Animal blood and plasma is an abundant by-product of industrial slaughterhouses which contain highly functional proteins for food applications. Animal plasma also contain a host of bioactive proteins and enzymes that have significant market opportunities for animal and human healthcare applications, including substitution of antibiotics in animal farming.
The functionalities of animal plasma proteins are well described and still this source of valuable components seems vastly underutilized due to the lack of efficient and mild separation processes that retain the functional integrity while providing high yields of each component at a relevant processing cost.
The LPS team employs many years of know-how in the field of plasma fractionation for the development of individual proteins from animal plasma – with an initial focus on porcine and bovine plasma proteins – including albumin, immunoglobulin, fibrinogen and transferrin.

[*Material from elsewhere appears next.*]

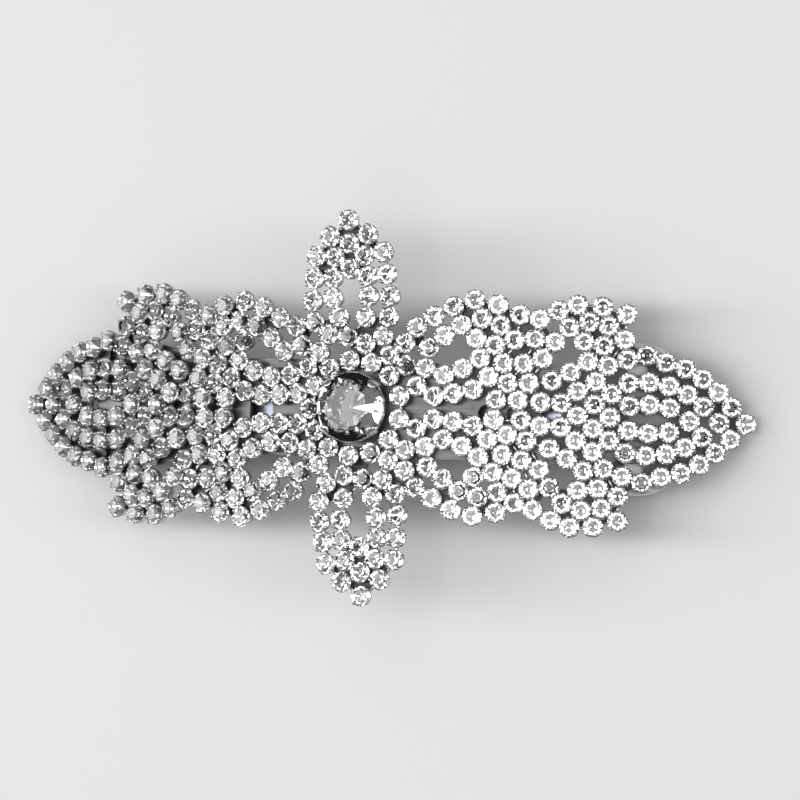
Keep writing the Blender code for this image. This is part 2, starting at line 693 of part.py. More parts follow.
def make_latch_tab(name, side):
    """One pinch tab: finger pad, pivot hole and the hook that holds the arm."""
    outline = [(x, side * y) for x, y in tab_outline()]
    hole = ring_outline(TAB_PIVOT[0], side * TAB_PIVOT[1], RIVET_RADIUS + FIT)
    obj = flat_body(name, [outline, hole], TAB_THICKNESS)
    obj.data.transform(Matrix.Translation((0.0, 0.0, TAB_TOP - TAB_THICKNESS / 2.0)))
    divide_along(obj, 4.2 * MM, 34.2 * MM, 46.9 * MM)
    bend_on_dome(obj)
    root = dome_point(43.1 * MM, 0.0, TAB_TOP - 0.6 * TAB_THICKNESS)
    lip_top = arm_height(WINDOW_X) - ARM_THICKNESS / 2.0 - FIT
    lip_floor = lip_top - 0.7 * MM
    leg_y = side * (HOOK_INNER + HOOK_THICKNESS / 2.0)
    leg = box((WINDOW_X, leg_y, (root.z + lip_floor) / 2.0),
              (HOOK_LENGTH, HOOK_THICKNESS, root.z - lip_floor))
    leg = cutter(f"{name}_leg", leg)
    lip_middle = side * (HOOK_INNER + LIP_REACH) / 2.0
    lip = box((WINDOW_X, lip_middle, (lip_top + lip_floor) / 2.0),
              (HOOK_LENGTH * 0.9, LIP_REACH - HOOK_INNER - 0.1 * MM, lip_top - lip_floor - 0.1 * MM))
    combine(leg, cutter(f"{name}_lip", lip), "UNION")
    combine(obj, leg, "UNION")
    move_origin(obj, dome_point(TAB_PIVOT[0], side * TAB_PIVOT[1], TAB_TOP - TAB_THICKNESS / 2.0))
    return obj


def make_latch_rivet(name, side):
    """Shouldered rivet that a pinch tab turns on."""
    floor = TAB_TOP - TAB_THICKNESS - FIT
    middle = (PLATE_TOP + floor) / 2.0
    upper = PLATE_TOP - middle
    lower = floor - middle
    head = 0.6 * MM
    profile = [(0.0, upper), (RIVET_RADIUS, upper), (RIVET_RADIUS, lower), (1.9 * MM, lower),
               (1.6 * MM, lower - head), (0.0, lower - head)]
    obj = turned(name, profile, "steel", 16)
    obj.location = dome_point(TAB_PIVOT[0], side * TAB_PIVOT[1], middle)
    obj.rotation_euler = (0.0, TAB_PIVOT[0] / DOME_RADIUS, 0.0)
    return obj


def make_latch_spring():
    """Hairpin of spring wire that pushes the two tabs apart."""
    wire = 0.28 * MM
    level = TAB_TOP - wire - 0.1 * MM
    bend = [math.pi * (0.5 + k / 6.0) for k in range(7)]
    loop = [(36.6 * MM + 0.9 * MM * math.cos(a), 0.9 * MM * math.sin(a)) for a in bend]
    route = [(44.0 * MM, 0.75 * MM), (40.0 * MM, 0.85 * MM)] + loop
    route += [(40.0 * MM, -0.85 * MM), (44.0 * MM, -0.75 * MM)]
    curve = bpy.data.curves.new("latch_spring", "CURVE")
    curve.dimensions = "3D"
    curve.bevel_depth = wire
    curve.bevel_resolution = 2
    curve.use_fill_caps = True
    spline = curve.splines.new("POLY")
    spline.points.add(len(route) - 1)
    for point, (s, y) in zip(spline.points, route):
        point.co = (*dome_point(s, y, level), 1.0)
    curve.materials.append(PAINT["spring"])
    obj = bpy.data.objects.new("latch_spring", curve)
    PARTS.objects.link(obj)
    return obj


def build():
    """Make every part of the hair clip."""
    for name, (row, loop) in packed_rows().items():
        make_row(name, row, loop)
    make_centre_setting()
    make_centre_stone()
    make_base_plate()
    make_hinge_bracket()
    make_hinge_pin()
    make_clasp_arm()
    make_tension_spring()
    for name, side in (("upper", 1), ("lower", -1)):
        make_latch_tab(f"latch_tab_{name}", side)
        make_latch_rivet(f"latch_rivet_{name}", side)
    make_latch_spring()


build()
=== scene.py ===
# %% [markdown]
# # A rhinestone hair clip
# This lesson dresses a finished mechanical model: a sprung barrette with a domed spray of crystals
# soldered on top. The mechanical model gives every part its place and its motion. Here each row of
# crystals is made again with real cups, claws and cut stones, and the steel gets its finish.

# %% Load the mechanical model
import math
import random

import bmesh
import bpy
import numpy as np
from mathutils import Matrix, Vector
from mathutils.geometry import delaunay_2d_cdt


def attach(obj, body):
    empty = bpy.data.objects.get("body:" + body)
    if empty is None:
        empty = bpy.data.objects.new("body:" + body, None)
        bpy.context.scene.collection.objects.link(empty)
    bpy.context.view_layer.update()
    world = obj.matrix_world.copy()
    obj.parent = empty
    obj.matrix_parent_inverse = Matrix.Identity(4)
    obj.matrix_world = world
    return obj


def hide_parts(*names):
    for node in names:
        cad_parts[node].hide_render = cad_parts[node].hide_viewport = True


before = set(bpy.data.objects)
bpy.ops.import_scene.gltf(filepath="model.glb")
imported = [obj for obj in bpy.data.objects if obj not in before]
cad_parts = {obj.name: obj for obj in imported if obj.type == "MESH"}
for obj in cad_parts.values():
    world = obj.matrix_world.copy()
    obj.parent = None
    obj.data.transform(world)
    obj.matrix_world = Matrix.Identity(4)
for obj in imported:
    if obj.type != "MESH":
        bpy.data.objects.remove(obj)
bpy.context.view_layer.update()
MM = 0.001
random.seed(7)

# %% [markdown]
# ## A socket that does sums
# Shader maths reads best as ordinary Python. A small class can wrap a node's output and overload
# plus and times, so that `0.02 + cloud * 0.03` adds its Math nodes by itself. One more method adds
# any other node, with its settings first and then its sockets.

# %% Socket class


class Wire:
    """A shader socket that works in sums: each sum adds a Math node to the same tree."""

    def __init__(self, tree, socket=None):
        self.tree = tree
        self.socket = socket

    def add(self, kind, settings=None, inputs=None, output=0):
        """Add one node: its settings first, then the values or links of its sockets."""
        node = self.tree.nodes.new(kind)
        for name, value in (settings or {}).items():
            if name == "stops":
                set_stops(node.color_ramp, value)
            else:
                setattr(node, name, value)
        for name, value in (inputs or {}).items():
            feed(self.tree, node.inputs[name], value)
        return Wire(self.tree, node.outputs[output])

    def maths(self, operation, first, second=0.0):
        """Add a Math node."""
        return self.add("ShaderNodeMath", {"operation": operation}, {0: first, 1: second})

    def __add__(self, other):
        return self.maths("ADD", self, other)

    def __mul__(self, other):
        return self.maths("MULTIPLY", self, other)

    __radd__ = __add__
    __rmul__ = __mul__


def feed(tree, place, value):
    """Give a socket a link or a value."""
    if isinstance(value, Wire):
        tree.links.new(value.socket, place)
    else:
        place.default_value = value


def set_stops(ramp, stops):
    """Set a colour ramp's stops as (position, grey or colour)."""
    while len(ramp.elements) < len(stops):
        ramp.elements.new(0.5)
    for element, (position, colour) in zip(ramp.elements, stops):
        element.position = position
        element.color = (*colour, 1.0) if isinstance(colour, tuple) else (colour, colour, colour, 1.0)


def finish(name, metallic=0.0, transmission=0.0, ior=1.5):
    """A new material: returns it, its shader node and a Wire to start its maths from."""
    material = bpy.data.materials.new(name)
    material.use_nodes = True
    shader = material.node_tree.nodes["Principled BSDF"]
    shader.inputs["Metallic"].default_value = metallic
    shader.inputs["Transmission Weight"].default_value = transmission
    shader.inputs["IOR"].default_value = ior
    return material, shader, Wire(material.node_tree)


def paint(wire, shader, **values):
    """Feed the shader's sockets by name, with _ for a space."""
    for name, value in values.items():
        feed(wire.tree, shader.inputs[name.replace("_", " ")], value)


print("socket class ready")

# %% [markdown]
# ## Crystal glass and its foil
# A rhinestone is clear lead glass with a mirror foil painted on its cut back. Light goes in through
# the crown, meets the foil and comes back out, broken into flashes. A flat white gloss can't do
# that, so the crown here is real refracting glass, and the faces behind it are a mirror. The glass
# of each stone is tinted a little differently, as batches of real stones are.

# %% Crystal finishes


def crystal_glass():
    """Clear glass, with a faint tint that changes from stone to stone."""
    material, shader, wire = finish("crystal_glass", transmission=1.0, ior=1.56)
    place = wire.add("ShaderNodeTexCoord", output="Object")
    patch = wire.add("ShaderNodeTexVoronoi", {"feature": "F1"},
                     {"Vector": place, "Scale": 310.0}, "Color")
    grey = wire.add("ShaderNodeSeparateColor", {}, {"Color": patch}, "Red")
    tint = wire.add("ShaderNodeValToRGB", {"stops": TINT_STOPS}, {"Fac": grey}, "Color")
    paint(wire, shader, Base_Color=tint, Roughness=0.0)
    return material


def mirror_foil():
    """Silvered foil behind the glass, slightly uneven."""
    material, shader, wire = finish("mirror_foil", metallic=1.0)
    place = wire.add("ShaderNodeTexCoord", output="Object")
    cloud = wire.add("ShaderNodeTexNoise", {}, {"Vector": place, "Scale": 420.0, "Detail": 2.0}, "Fac")
    colour = wire.add("ShaderNodeValToRGB", {"stops": FOIL_STOPS}, {"Fac": cloud}, "Color")
    paint(wire, shader, Base_Color=colour, Roughness=0.02 + cloud * 0.03)
    return material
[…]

Immunoglobulins from animal plasma is a heterogeneous group of proteins which mainly contain the IgG, IgA and IgM immunoglobulins. These immune-defense proteins have been thoroughly documented to provide protection against infections, improve health and survival rate of newborn piglets and calves when administered orally during the first days and weeks of life and thus contribute to minimize the use of antibiotics (Hedegaard CJ et al, PLoS ONE 11(1): e0147373. doi:10.1371/journal.pone.0147373 (2016)).